• _Aim of the exercise_: Give back an exact copy of the lines from the start of the material through the line bearing "return h * np.max([swell(s". Include both ends and nothing else.

________________________________________

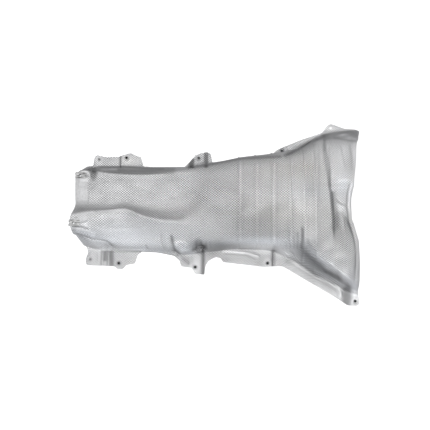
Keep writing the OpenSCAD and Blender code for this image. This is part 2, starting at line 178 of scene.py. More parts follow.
def soft(line, p):
    return (lookup(line, p - ROUNDING) + 2 * lookup(line, p) + lookup(line, p + ROUNDING)) / 4


def ramp(v):
    c = np.clip(v, 0, 1)
    return c * c * (3 - 2 * c)


def swell(d, w):
    return np.where(np.abs(d) < w / 2, (1 + np.cos(2 * np.pi * d / w)) / 2, 0)


def rib_sum(places, s, w, h):
    return h * np.max([swell(s - along(p), w) for p in places], axis=0)


def corners(s):
    """The section's corners at every s from flange to flange, (9, len(s), 2), and their bends' reach."""
    p = 100 * s / LENGTH
    shelf = SHELF + (CROWN - SHELF) * soft(SHELF_RISE, p)
    bulge = BULGE + (CROWN - BULGE) * soft(BULGE_RISE, p)
    ear = EAR * ramp((s - along(EAR_FROM)) / EAR_START + .5) * ramp((along(EAR_TO) - s) / EAR_END)
    up = np.maximum(rib_sum(FOOT_RIBS_UP, s, UP_RIB_W, UP_RIB_H), ear)
    low = rib_sum(FOOT_RIBS_LOW, s, FOOT_W, FOOT_H)
    lines = (FOOT_UP, SHOULDER_UP, SHELF_END, BULGE_TOP, SHOULDER_LOW, CREASE, FOOT_LOW)
    ys = [soft(line, p) for line in lines]
    ys = [ys[0] + FLANGE_UP] + ys + [ys[-1] - FLANGE_LOW]
    zs = [up, up, shelf * soft(SHOULDER_UP_Z, p) / 100, shelf, bulge,
          bulge * soft(SHOULDER_LOW_Z, p) / 100, bulge * soft(CREASE_Z, p) / 100, low, low]
    none = np.zeros(len(s))
    reach = [none, none + FOOT_BEND, soft(SHOULDER_UP_BEND, p), soft(SHELF_BEND, p), soft(BULGE_BEND, p),
             soft(SHOULDER_LOW_BEND, p), none + CREASE_BEND, none + FOOT_BEND, none]
    return np.stack([across(np.stack(ys)), np.stack(zs)], -1), np.stack(reach)


def sheet_rows(s):
    """Points across the sheet for every s, (rows, columns, 2), and their places by bend, such as 3.0
    in the middle of bend 3."""
    c, reach = corners(s)
    last = len(c) - 1
    gaps = np.linalg.norm(np.diff(c, axis=0), axis=-1)
    share = np.minimum(1, BEND_SHARE * gaps / (reach[:-1] + reach[1:]))
    bends = [(c[0][None], np.zeros((1, len(s))))]
    for i in range(1, last):
        back, ahead = reach[i] * share[i - 1], reach[i] * share[i]
        a = c[i] + (c[i - 1] - c[i]) * (back / gaps[i - 1])[:, None]
        b = c[i] + (c[i + 1] - c[i]) * (ahead / gaps[i])[:, None]
        n = max(BEND_STEPS, math.ceil((back + ahead).mean() / PITCH))
        u = np.linspace(0, 1, n + 1)[:, None, None]
        bends.append((arc(a, c[i], b, u), i + (u[..., 0] - .5) / 2 + 0 * s))
    bends.append((c[last][None], np.full((1, len(s)), float(last))))
    points, places = [bends[0][0]], [bends[0][1]]
    for (q, place), (next_q, next_place) in zip(bends, bends[1:]):
        a, b = q[-1], next_q[0]
        n = max(1, math.ceil(np.linalg.norm(b - a, axis=-1).mean() / PITCH))
        t = (np.arange(1, n) / n)[:, None]
        points += [a + (b - a) * t[..., None], next_q]
        places += [place[-1] + (next_place[0] - place[-1]) * t, next_place]
    return np.concatenate(points), np.concatenate(places)


def arc(a, corner, b, u):
    """The rounded corner from a to b at the share u of its way."""
    return a * (1 - u) ** 2 + 2 * corner * u * (1 - u) + b * u ** 2


def slide(s, b):
    """Where a column lies at the bend b: the ends and the collar follow their lines."""
    p = 100 * s / LENGTH
    line = lookup(COLLAR_LINE, b)
    stops = [NARROW_END, NARROW_REACH, COLLAR_REACH, COLLAR_AT, COLLAR_FOOT, FLARED_END]
    moved = [lookup(NARROW_EDGE, b), NARROW_REACH + 0 * b, COLLAR_REACH + 0 * b, line,
             line + COLLAR_FOOT - COLLAR_AT, lookup(FLARED_EDGE, b)]
    out = moved[0]
    for x0, x1, y0, y1 in zip(stops, stops[1:], moved, moved[1:]):
        t = np.clip((p - x0) / (x1 - x0), 0, 1)
        out = np.where(p >= x0, y0 + (y1 - y0) * t, out)
    return along(out)


def columns():
    """The columns before they slide, with one at every rib's foot and crest."""
    stops = sorted([NARROW_END, NARROW_REACH, COLLAR_REACH, COLLAR_AT, COLLAR_FOOT, FLARED_END]
                   + [p + k * 100 * RIB_W / 2 / LENGTH for p in CROWN_RIBS for k in (-1, 0, 1)
                      if p + k < COLLAR_REACH])
    out = [np.array([stops[0]])]
    for a, b in zip(stops, stops[1:]):
        n = max(1, round(along(b - a) / PITCH + .3))
        out.append(a + (b - a) * np.arange(1, n + 1) / n)
    return along(np.concatenate(out))


def normals_of(p):
    """Outward unit normals of a (columns, rows, 3) grid."""
    n = np.cross(np.gradient(p, axis=1), np.gradient(p, axis=0))
    return n / np.maximum(np.linalg.norm(n, axis=-1, keepdims=True), 1e-9)


def pressed_in(s, b):
    """Depth of the recess and of the groove in the lower wall."""
    depth, at, length, place, reach = RECESS
    recess = depth * swell(s - along(at), along(length)) * swell(b - place, reach)
    groove = GROOVE_DEPTH * swell(s - along(lookup(GROOVE, b)), GROOVE_W)
    return recess + groove * ramp(2 * (b - SHOULDER)) * ramp(2 * (7 - b))


def base_grid():
    """The sheet's upper side, (columns, rows, 3), its plan before it is pressed in, its places by bend,
    and the columns."""
    s = columns()
    q, b = sheet_rows(s)
    q, b = q.transpose(1, 0, 2), b.T
    t = np.zeros_like(q)
    t[:, 1:-1] = q[:, 2:] - q[:, :-2]
    t[:, 0], t[:, -1] = q[:, 1] - q[:, 0], q[:, -1] - q[:, -2]
    out = np.stack([t[..., 1], -t[..., 0]], -1) / np.linalg.norm(t, axis=-1, keepdims=True)
    lift = rib_sum(CROWN_RIBS, s, RIB_W * RIB_SPREAD, RIB_H)[:, None] * ramp(b - 1) * ramp(7 - b)
    drop = DROP * ramp((s - along(COLLAR_AT)) / along(COLLAR_FOOT - COLLAR_AT))[:, None]
    yz = q + out * (lift - drop * lookup(COLLAR_DEPTH, b))[..., None]
    x = slide(s[:, None] + 0 * b, b)
    plan = np.stack([x, yz[..., 0]], -1)
    yz = yz - out * pressed_in(s[:, None], b)[..., None] + [0, THICK]
    return np.concatenate([x[..., None], yz], -1), plan, b, s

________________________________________

• _Answer to this task_:
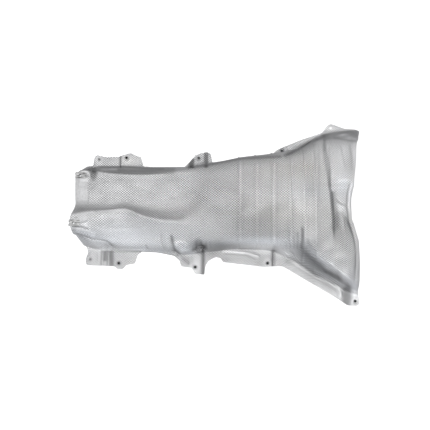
Keep writing the OpenSCAD and Blender code for this image. This is part 2, starting at line 178 of scene.py. More parts follow.
def soft(line, p):
    return (lookup(line, p - ROUNDING) + 2 * lookup(line, p) + lookup(line, p + ROUNDING)) / 4


def ramp(v):
    c = np.clip(v, 0, 1)
    return c * c * (3 - 2 * c)


def swell(d, w):
    return np.where(np.abs(d) < w / 2, (1 + np.cos(2 * np.pi * d / w)) / 2, 0)


def rib_sum(places, s, w, h):
    return h * np.max([swell(s - along(p), w) for p in places], axis=0)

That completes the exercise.